>> START
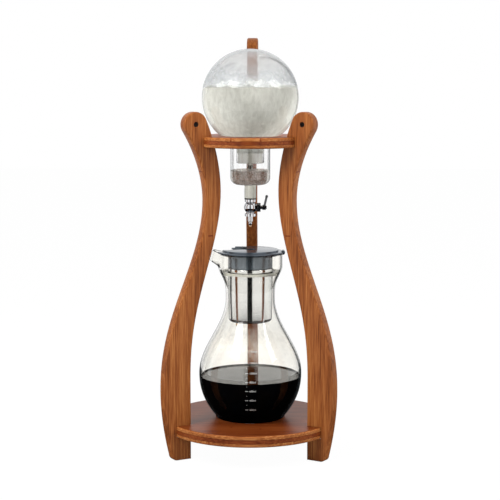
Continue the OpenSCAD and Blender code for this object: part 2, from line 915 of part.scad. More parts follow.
translate([0, axis_y, 0]) {
    leg_left();
    leg_right();
    leg_back();
    top_ring();
    base_disc();
    ring_dowels();
    base_dowels();
    globe();
    globe_water();
    globe_ice();
    globe_stopper();
    feed_tube();
    feed_cup();
    cup_water();
    valve_sleeve();
    tube_washer();
    valve_body();
    valve_plug();
    stem_packing();
    gland_washer();
    gland_nut();
    valve_lever();
    lever_screw();
    low_collar();
    nozzle();
    drip_tip();
    carafe();
    coffee();
    grounds_basket();
    basket_mesh();
    basket_seal();
    coffee_bed();
    carafe_lid();
}
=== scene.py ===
"""A cold drip coffee tower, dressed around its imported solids.

Lengths in the classes are millimetres and angles are degrees; the mesh tools
turn them to metres and radians. Round pieces are drawn about the upright axis
of ring and carafe and then set on it.
"""

import logging
import math
from dataclasses import dataclass, field, replace
from enum import Enum
from typing import Any, Callable, Sequence

import bmesh
import bpy
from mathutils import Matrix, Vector, noise


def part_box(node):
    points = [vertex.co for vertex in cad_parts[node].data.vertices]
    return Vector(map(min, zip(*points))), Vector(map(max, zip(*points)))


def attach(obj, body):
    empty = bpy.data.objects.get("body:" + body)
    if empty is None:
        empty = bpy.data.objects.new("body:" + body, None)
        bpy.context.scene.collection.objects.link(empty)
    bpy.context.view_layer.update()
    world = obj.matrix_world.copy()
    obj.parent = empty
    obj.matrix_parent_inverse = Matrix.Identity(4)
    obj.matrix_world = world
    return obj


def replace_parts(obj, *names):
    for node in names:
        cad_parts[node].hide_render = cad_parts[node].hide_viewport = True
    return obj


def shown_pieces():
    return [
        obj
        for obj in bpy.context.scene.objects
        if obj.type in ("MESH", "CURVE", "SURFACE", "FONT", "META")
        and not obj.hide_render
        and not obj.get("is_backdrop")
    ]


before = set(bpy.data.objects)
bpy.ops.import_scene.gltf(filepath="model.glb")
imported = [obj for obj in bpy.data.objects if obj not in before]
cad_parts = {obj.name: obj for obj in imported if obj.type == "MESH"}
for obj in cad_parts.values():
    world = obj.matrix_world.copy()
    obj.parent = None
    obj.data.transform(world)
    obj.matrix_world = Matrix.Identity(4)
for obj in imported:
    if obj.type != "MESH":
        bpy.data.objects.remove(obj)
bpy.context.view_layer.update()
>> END
> _Task to carry out_: Extract and reproduce exactly the lines opening with the line containing "valve_lever();" and closing with the line containing "obj.matrix_parent_inverse = Matrix.Identity(4)", inclusive.

> _Reply_:
    valve_lever();
    lever_screw();
    low_collar();
    nozzle();
    drip_tip();
    carafe();
    coffee();
    grounds_basket();
    basket_mesh();
    basket_seal();
    coffee_bed();
    carafe_lid();
}
=== scene.py ===
"""A cold drip coffee tower, dressed around its imported solids.

Lengths in the classes are millimetres and angles are degrees; the mesh tools
turn them to metres and radians. Round pieces are drawn about the upright axis
of ring and carafe and then set on it.
"""

import logging
import math
from dataclasses import dataclass, field, replace
from enum import Enum
from typing import Any, Callable, Sequence

import bmesh
import bpy
from mathutils import Matrix, Vector, noise


def part_box(node):
    points = [vertex.co for vertex in cad_parts[node].data.vertices]
    return Vector(map(min, zip(*points))), Vector(map(max, zip(*points)))


def attach(obj, body):
    empty = bpy.data.objects.get("body:" + body)
    if empty is None:
        empty = bpy.data.objects.new("body:" + body, None)
        bpy.context.scene.collection.objects.link(empty)
    bpy.context.view_layer.update()
    world = obj.matrix_world.copy()
    obj.parent = empty
    obj.matrix_parent_inverse = Matrix.Identity(4)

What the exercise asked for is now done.